Prompt + Context Store
Link AI-generated code to the prompts that created it. Intent, requirements, and decisions stay with the code forever.
Without the original intent and architecture decisions, it's difficult to review, hard to extend, and risky to refactor all the AI-generated code in your codebase. Engineering orgs are beginning to see prompts as the new source code. Git AI lets you own those prompts and make them portable across agents — a session created in Cursor is readable by Claude Code, Copilot, or any other supported agent.
Git AI's Prompt + Context Store links every AI-generated line to the prompts that created it — so intent, requirements, and architecture decisions stay with the code forever. Enable the store and everything lights up: AI Blame surfaces the "why" behind every line, and /ask lets engineers use past prompts as context.
What the Store Unlocks
- Engineers reading unfamiliar code — Understand the requirements and decisions behind any AI-authored section without tracking down the original author.
- Code review agents — Review agents evaluate whether the implementation matches the goal, not just whether the code compiles, when they have access to the intent behind a change.
- Agents building on existing code — Agents become smarter when they can read the intent and architecture decisions behind any part of a codebase.
AI Blame + Prompts
AI Blame annotates every AI-authored line with the agent, model, and commit that produced it. With the Prompt + Context Store connected, AI Blame also surfaces the original prompts — directly in the CLI, in VS Code gutter decorations, and via the JSON API.
/ask — Query the Original Intent
The /ask skill lets engineers and agents ask
questions about how and why code was written.
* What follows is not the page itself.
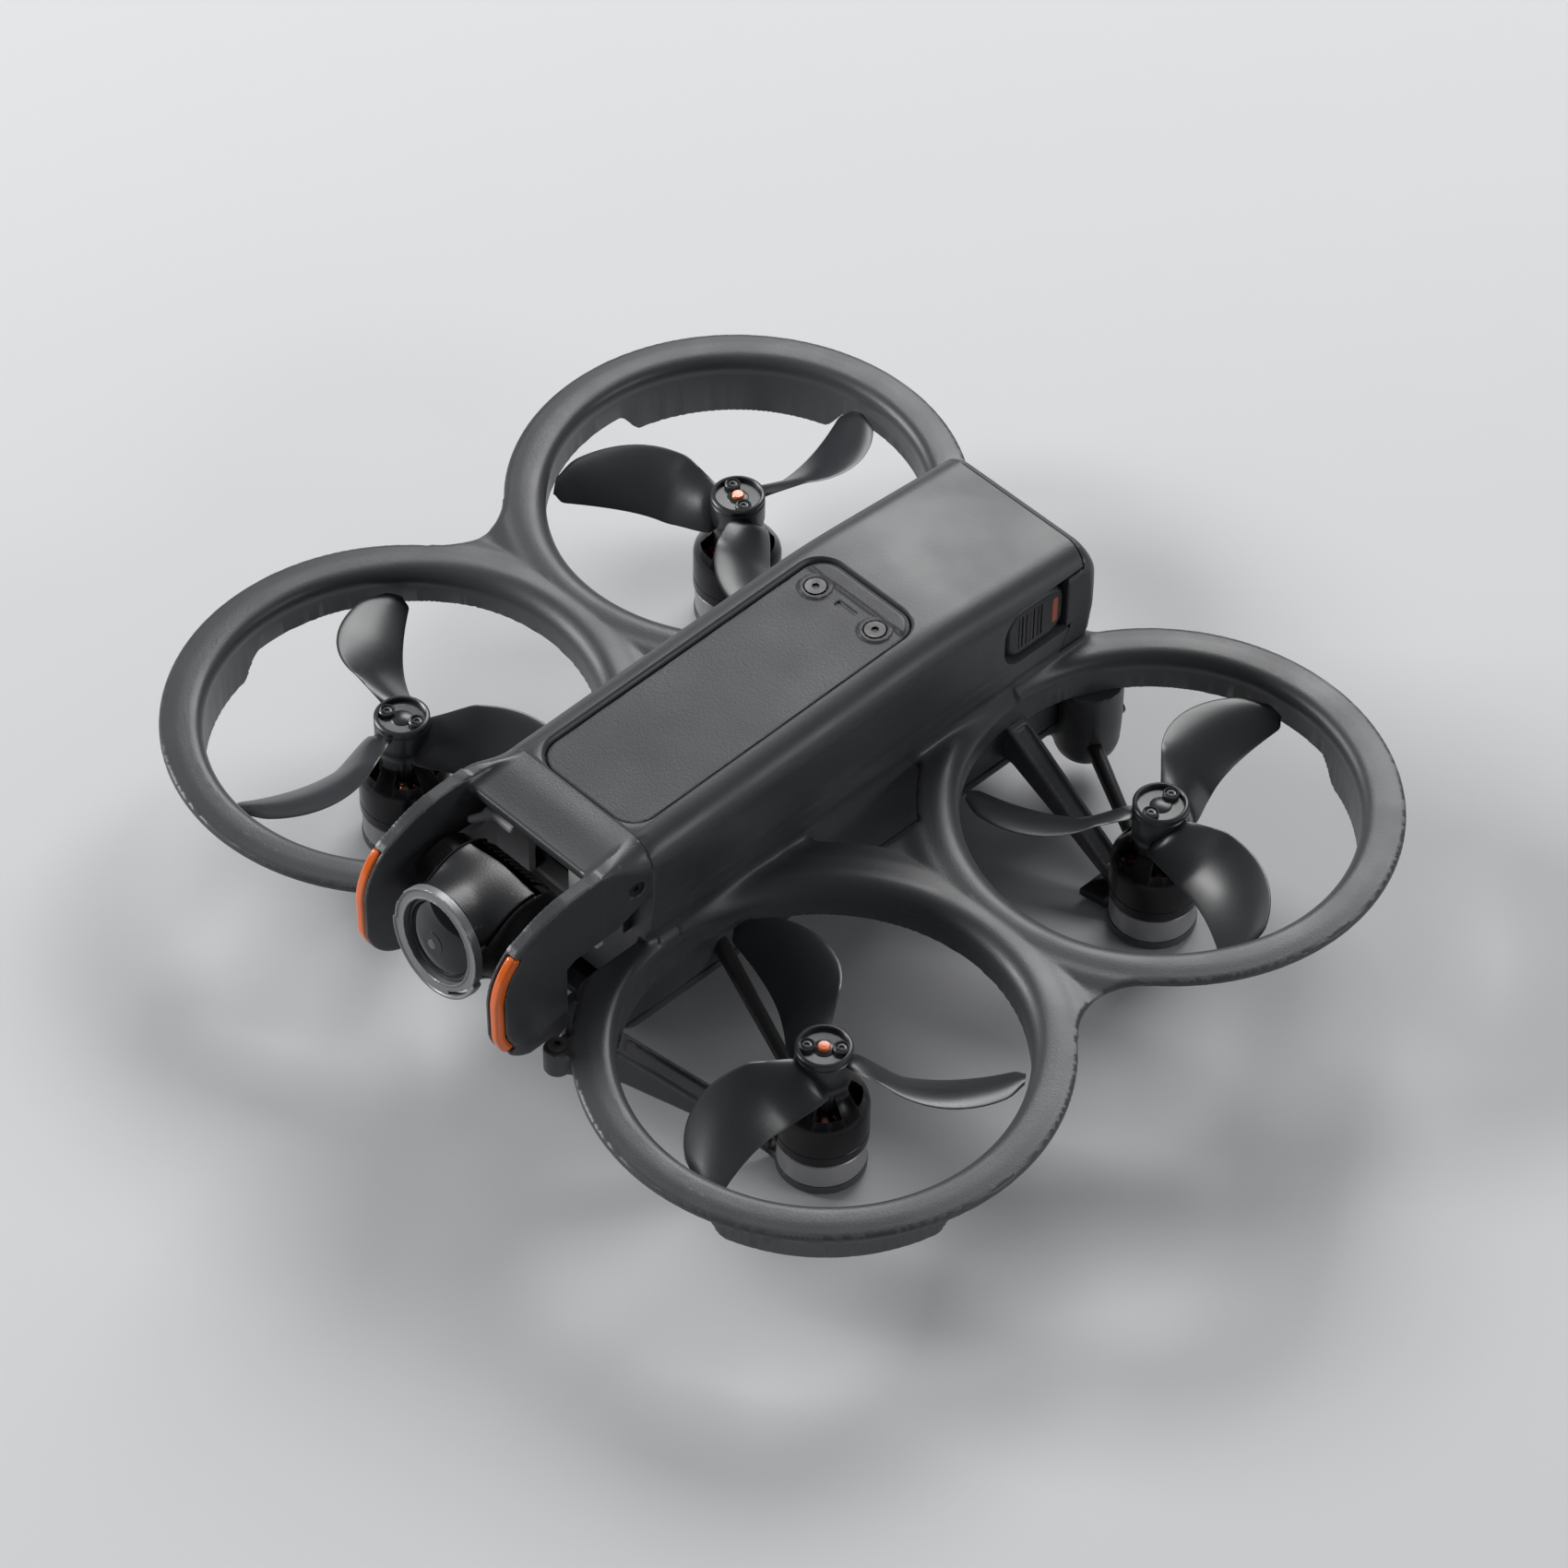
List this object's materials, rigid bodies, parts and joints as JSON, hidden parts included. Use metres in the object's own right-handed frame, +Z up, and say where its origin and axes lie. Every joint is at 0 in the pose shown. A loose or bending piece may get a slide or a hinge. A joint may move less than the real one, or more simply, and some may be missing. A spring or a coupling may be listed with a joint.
{
  "type": "fpv racing drone",
  "caption": "Ducted FPV quadcopter: slim fuselage in a one-piece duct frame, tilting nose camera behind bumper arms, rotors on slanted arms, and a battery that slides out of the tail.",
  "frame": {"origin": "on the ground, under the middle of the drone's bounding box", "axes": "+Z up, nose and camera towards -Y, the drone's own left towards +X"},
  "size_m": [0.212, 0.185, 0.064],
  "materials": {
    "shell": "satin charcoal plastic, fine texture",
    "belly": "matte dark plastic",
    "bumper": "satin dark grey plastic",
    "trim": "glossy orange",
    "cover": "matte dark plastic",
    "arm": "matte dark plastic",
    "screw": "blackened steel",
    "pad": "matte rubber",
    "board": "satin solder mask",
    "heat_sink": "bare metal",
    "inner_plastic": "matte",
    "sensor": "glossy black",
    "port": "metal shell",
    "gimbal_dark": "matte",
    "damper": "soft grey rubber",
    "gimbal": "grey anodised",
    "motor": "glossy black",
    "camera": "satin black",
    "camera_fins": "black anodised",
    "bezel": "grey satin metal",
    "lens": "coated glass",
    "battery": "matte",
    "cell": "wrapped pouch",
    "light": "frosted light window",
    "button": "satin black",
    "cup": "grey anodised",
    "winding": "enamelled copper",
    "blade": "semi-gloss dark plastic"
  },
  "bodies": {
    "frame": {"fuselage_shell": "shell", "duct_front_left": "shell", "duct_front_right": "shell", "duct_rear_left": "shell", "duct_rear_right": "shell", "nose_bumper": "bumper", "bumper_trim_left": "trim", "bumper_trim_right": "trim", "top_cover": "cover", "cover_screws": "screw", "belly_cover": "belly", "arm_front_left": "arm", "arm_front_right": "arm", "arm_rear_left": "arm", "arm_rear_right": "arm", "shell_screws": "screw", "motor_screws": "screw", "foot_pads": "pad", "core_board": "board", "heat_sink": "heat_sink", "fan_housing": "inner_plastic", "battery_socket": "inner_plastic", "down_sensors": "sensor", "tail_sensors": "sensor", "data_port": "port", "gimbal_mount": "gimbal_dark", "damper_balls": "damper", "gimbal_yoke": "gimbal", "tilt_motor": "motor", "motor_base_front_left": "cup", "motor_base_front_right": "cup", "motor_base_rear_left": "cup", "motor_base_rear_right": "cup", "stator_front_left": "winding", "stator_front_right": "winding", "stator_rear_left": "winding", "stator_rear_right": "winding"},
    "rotor_front_left": {"motor_bell_front_left": "motor", "propeller_front_left": "blade"},
    "rotor_front_right": {"motor_bell_front_right": "motor", "propeller_front_right": "blade"},
    "rotor_rear_left": {"motor_bell_rear_left": "motor", "propeller_rear_left": "blade"},
    "rotor_rear_right": {"motor_bell_rear_right": "motor", "propeller_rear_right": "blade"},
    "camera": {"camera_housing": "camera", "camera_heat_sink": "camera_fins", "lens_bezel": "bezel", "lens_glass": "lens", "camera_board": "board"},
    "battery": {"battery_case": "battery", "battery_cells": "cell", "battery_end_cap": "shell", "battery_contacts": "inner_plastic", "battery_lights": "light"},
    "power_button": {"power_button": "button"},
    "latch_left": {"latch_left": "button"},
    "latch_right": {"latch_right": "button"},
    "cooling_fan": {"fan_rotor": "inner_plastic"}
  },
  "joints": [
    {"name": "spin_front_left", "type": "hinge", "parent": "frame", "child": "rotor_front_left", "pos_m": [0.0587, -0.0452, 0.026], "axis": [0, 0, 1], "continuous": true},
    {"name": "spin_front_right", "type": "hinge", "parent": "frame", "child": "rotor_front_right", "pos_m": [-0.0587, -0.0452, 0.026], "axis": [0, 0, 1], "continuous": true},
    {"name": "spin_rear_left", "type": "hinge", "parent": "frame", "child": "rotor_rear_left", "pos_m": [0.0587, 0.0452, 0.026], "axis": [0, 0, 1], "continuous": true},
    {"name": "spin_rear_right", "type": "hinge", "parent": "frame", "child": "rotor_rear_right", "pos_m": [-0.0587, 0.0452, 0.026], "axis": [0, 0, 1], "continuous": true},
    {"name": "camera_tilt", "type": "hinge", "parent": "frame", "child": "camera", "pos_m": [0, -0.074, 0.046], "axis": [-1, 0, 0], "range_deg": [-90, 70]},
    {"name": "battery_slide", "type": "slide", "parent": "frame", "child": "battery", "axis": [0, 1, 0], "range_m": [0, 0.085]},
    {"name": "latch_left_press", "type": "slide", "parent": "battery", "child": "latch_left", "axis": [-1, 0, 0], "range_m": [0, 0.0018], "stiffness_N_per_m": 900, "springref_m": -0.002},
    {"name": "latch_right_press", "type": "slide", "parent": "battery", "child": "latch_right", "axis": [1, 0, 0], "range_m": [0, 0.0018], "stiffness_N_per_m": 900, "springref_m": -0.002},
    {"name": "power_press", "type": "slide", "parent": "battery", "child": "power_button", "axis": [0, -1, 0], "range_m": [0, 0.0008], "stiffness_N_per_m": 1200, "springref_m": -0.001},
    {"name": "fan_spin", "type": "hinge", "parent": "frame", "child": "cooling_fan", "pos_m": [0, -0.031, 0.022], "axis": [0, 0, 1], "continuous": true}
  ]
}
Instead of guessing from
code structure alone, /ask reads the original prompts and agent
responses to surface the engineer's intent.
/ask Why didn't we use the SDK here?Reading Code + Agent Session (/ask) | Only Reading Code (not using Git AI) |
|---|---|
| When Aidan was building telemetry, he instructed the agent not to block the exit of our CLI flushing telemetry. Instead of using the Sentry SDK directly, they came up with a pattern that writes events locally first, then flushes them in the background via a detached subprocess. | flush_logs.rs is a 5-line wrapper that delegates to flush.rs (~700 lines). Parallel modules like flush_cas, flush_logs, flush_metrics_db follow the same thin-dispatch pattern. |
How It Works
Storage
Agent sessions are stored in a private, encrypted object store — not in Git repositories. An API layer enforces strict access controls on every read and write.
Display Modes
The store supports two display modes:
| Mode | Description |
|---|---|
| Raw | The full, unmodified agent session — every prompt and response exactly as sent |
| Summary | A concise, structured summary generated from the raw session |
Summarization Templates
Summary mode runs each agent session through a configurable summarization template for each type of session (ie bug fix, new feature, refactor, etc). Define templates at the organization level and apply different templates per repository or team.
Security
PII and Secret Scanning
Industry-standard and customizable filters scan agent sessions on ingestion for personally identifiable information (PII) and secrets. Detected items are redacted or flagged before the session is stored, preventing sensitive data from persisting in the store.
Access Control
Only authenticated engineers with read access to a repository can view summaries or raw prompts for that repository. Write access is required to store new sessions. Permissions follow the roles already configured in the connected SCM provider.